My candidate is--a little traveling music, professor!--Cigar!
You heard me. Cigar. The racehorse of the decade. Athlete of the year, for sure.
Cigar’s credentials on the track are impeccable, unchallengeable. He’s the best racehorse since Affirmed, Secretariat. He wins races everywhere, against anybody. He is 10 for 10. Man O’War stuff.
But, then, consider the off-track stuff. I mean, he’ll never embarrass you any more than Cal Ripken would. Cal Ripken is never going to bust up any barroom mirrors. And neither is Cigar.
There are other pluses. Consider:
He has never beat up a girlfriend.
He has never assaulted a cop.
He has never been picked up for drunk driving.
He has never been barred from the game for drug use and never had to be reinstated six or seven times.
He won’t get any shoe contracts, TV shows or write his autobiography and hawk it on talk shows.
He won’t mind being a role model.
He never sold or used crack cocaine.
He never told a reporter to get out of his freaking face in a postgame interview.
He never spit at the fans after being kicked out of a game for fighting.
He never held out to renegotiate a signed contract and threatened to give less than his best if he didn’t get it.
He never missed a practice.
He never criticized a coach, i.e., the trainer, and never criticized a teammate (i.e., a jockey).
He never screamed epithets at a female reporter trying to do her job and or tried to throw her out of the paddock before a race.
He makes millions for everybody--owner, trainer, jockey, bettor, racing association, television, racetrack and racetrack concessionaire--but all he requires is a pail of oats.
He plays hurt, winning even when the vet is sometimes concerned about his hoof, his breathing or his temperature.
Sound like a sportsman of the year to you? If he were human, we’d run him for president.
If Cigar isn’t a satisfactory candidate, how about a few others who won’t get many votes? For instance:
How about the caddie who pulled the four-wood out of the bag for Corey Pavin at the last hole in the U.S. Open at Shinnecock and told him to go for it?
How about Barry Switzer betting all his blue chips twice on a busted flush in that Philadelphia game when he sent Emmitt Smith into a wall of waiting tacklers weighing roughly a ton and a half? Switzer’s contribution to sportsmanship is not so much that he scorned to punt even deep in his own territory, but that he may have spared the world Jerry Jones strutting through Super Bowl week in Phoenix next month.

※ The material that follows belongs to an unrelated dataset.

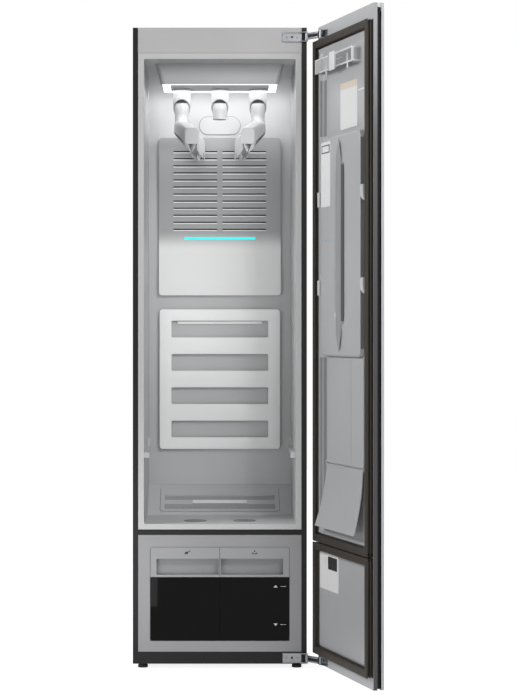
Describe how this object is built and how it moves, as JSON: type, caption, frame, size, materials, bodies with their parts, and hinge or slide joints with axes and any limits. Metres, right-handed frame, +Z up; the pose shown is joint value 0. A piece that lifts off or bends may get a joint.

How about pitcher Tom Glavine giving up the chance to end the World Series with a one-hitter, and, instead, telling the manager he had nothing left so Atlanta could get a reliever in there and safeguard its first Series championship? Sportsmanship is also team first, me second.
How about all the owners who sat tight with their pro football franchises where they were and didn’t shop them around the country like a hot diamond? There must be, oh, two of them?
The sportsman of the year can be four-footed, but has to be one-faced, as good as his word, and as American as--oh, say, a Cigar.